В первых главах Толстой, казалось бы, спокойно и неторопливо описывает светский вечер, не имеющий прямого отношения ко всему, что будет дальше. Но здесь – незаметно для нас – завязываются все нити. Здесь Пьер впервые «почти испуганными, восторженными глазами» смотрит на красавицу Элен; здесь решают женить Анатоля на княжне Марье; сюда приезжает Анна Михайловна Друбецкая, чтобы пристроить своего сына на тёплое местечко в гвардии; здесь Пьер делает одну неучтивость за другой и, уходя, собирается надеть, вместо своей шляпы, треуголку генерала… Здесь становится ясно, что князь Андрей не любит свою жену и не знал ещё настоящей любви, – она может прийти к нему в свой час; много позже, когда он найдёт и оценит Наташу, «с её удивлением, радостью, и робостью, и даже ошибками во французском языке», – Наташу, на которой не было светского отпечатка, – когда нам вспомнится вечер у Шерер и жена Андрея, маленькая княгиня, с её неестественной прелестью.
Все нити будущего романа завязываются здесь, на вечере у Шерер. И за всем этим стоит недобрый старик с острыми глазами, выглядывающими из-под низких бровей. Я знаю, что Толстому, когда он писал «Войну и мир», не было сорока лет, – в моём восприятии он всё равно старик с насупленными бровями, с раздваивающейся бородой, мудрый и всезнающий.

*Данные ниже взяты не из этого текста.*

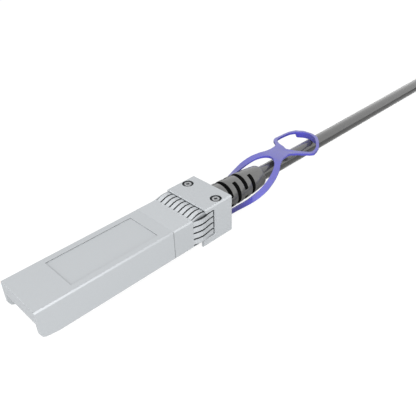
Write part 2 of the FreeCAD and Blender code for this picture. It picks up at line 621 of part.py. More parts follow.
# The boot tapers, so it is lofted between rings of flat sides.
BOOT = [("nose_end + 0.1", "boot_diameter / 2"),
        ("nose_end + boot_length * 0.7", "boot_tip_diameter / 2 + 0.45"),
        ("nose_end + boot_length - 0.9", "boot_tip_diameter / 2"),
        ("nose_end + boot_length", "boot_tip_diameter / 2 - 0.7")]
rings = []
for step, (along, radius) in enumerate(BOOT):
    sketch = flat(boot, "ring%d" % step, "YZ", along)
    loop(sketch, sides("0", "axis_height", radius, BOOT_SIDES))
    sketch.Visibility = False
    rings.append(sketch)
taper = boot.newObject("PartDesign::AdditiveLoft", "strain_relief_boot_taper")
taper.Profile = rings[0]
taper.Sections = rings[1:]
taper.Ruled = True
boot.Tip = taper
doc.recompute()
for name, start, length, width, count in (
        ("neck", "flange_start + flange_length", "nose_end + 0.1 - flange_start - flange_length",
         "neck_diameter", BOOT_SIDES),
        ("flange", "flange_start", "flange_length", "flange_diameter", FLANGE_SIDES)):
    sketch = flat(boot, name, "YZ", start)
    loop(sketch, sides("0", "axis_height", width + " / 2", count))
    pad(boot, sketch, length)
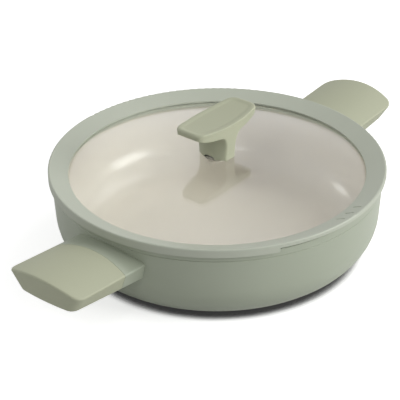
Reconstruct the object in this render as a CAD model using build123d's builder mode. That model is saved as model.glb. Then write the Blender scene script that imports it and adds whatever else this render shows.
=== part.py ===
"""Saute pan with two side handles and a domed glass lid in a straining silicone ring.

Millimetres. The origin is the middle of the base, +Z is up and the handles lie along X.
"""
import os
from math import atan2, cos, radians, sin, sqrt

from build123d import *

os.makedirs("parts", exist_ok=True)

# Pan shell: the wall is a cone whose line meets the base plane at wall_foot_radius
pan_height = 73.1
wall_foot_radius = 136.0
wall_lean = 4.4
wall_thickness = 3.2
floor_thickness = 5.0
base_corner_radius = 38.0
rim_band_height = 8.0
rim_band_step = 0.45
rim_round = 0.7

# Ceramic lining
lining_thickness = 0.4
lining_below_rim = 1.2

# Steel disc pressed into the base: a margin inside the base corner, an eye and rings of holes
disc_margin = 16.0
disc_thickness = 0.8
disc_recess = 1.0
disc_gap = 0.15
disc_eye_radius = 14.0
disc_hole_radius = 2.2
disc_ring_spacing = 18.0
disc_ring_counts = (12, 18, 24)

# Handle: lengths run outwards from a root inside the wall, heights are drops below the pan's rim
root_depth = 6.0
underside_drop = 34.6
underside_rise = 5.8
underside_root_half_width = 32.6
underside_end_half_width = 27.4
underside_length = 82.3
underside_bulge = 1.8
underside_corner_radius = 8.3
underside_round = 5.0
blank_drop = 7.1
blank_rise = 8.0
blank_root_half_width = 39.0
blank_end_half_width = 47.4
blank_overhang = 7.2
blank_bulge = 5.0
blank_corner_radius = 10.6
crown_drop = 10.5
crown_rise = 6.6
crown_radius = 86.0
crease_round = 1.6
neck_gap = 0.15

# Seam between neck and grip: an arc that bulges towards the pan
neck_length = 26.0
seam_radius = 250.0
seam_gap = 0.2

# Soft skin over the grip's core
skin_thickness = 2.2
bond_gap = 0.1

# Tongue welded to the wall
tongue_width = 24.0
tongue_thickness = 5.0
tongue_drop = 23.1
tongue_length = 51.0
tongue_gap = 0.2

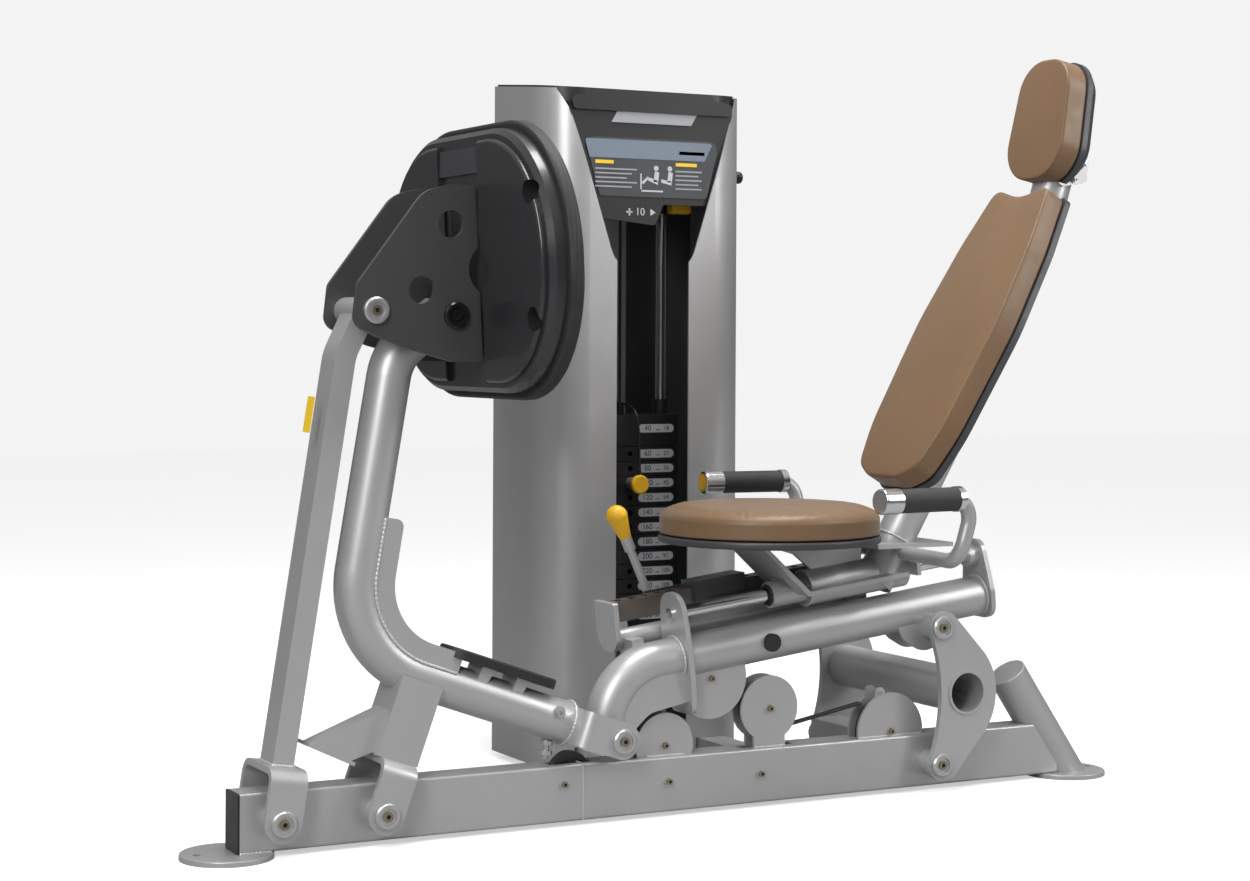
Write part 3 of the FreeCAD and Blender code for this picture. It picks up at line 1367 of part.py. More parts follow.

Его молодые портреты – тот, например, где он, начинающий литератор в офицерском мундире, стоит среди великих: Тургенева, Островского, Гончарова, – его молодые портреты связаны для меня с «Севастопольскими рассказами», с «Детством», «Отрочеством» и «Юностью», а вот «Войну и мир» – не знаю, не понимаю, как мог написать человек ещё не старый, и невольно приписываю, прибавляю ему лет двадцать, если не тридцать.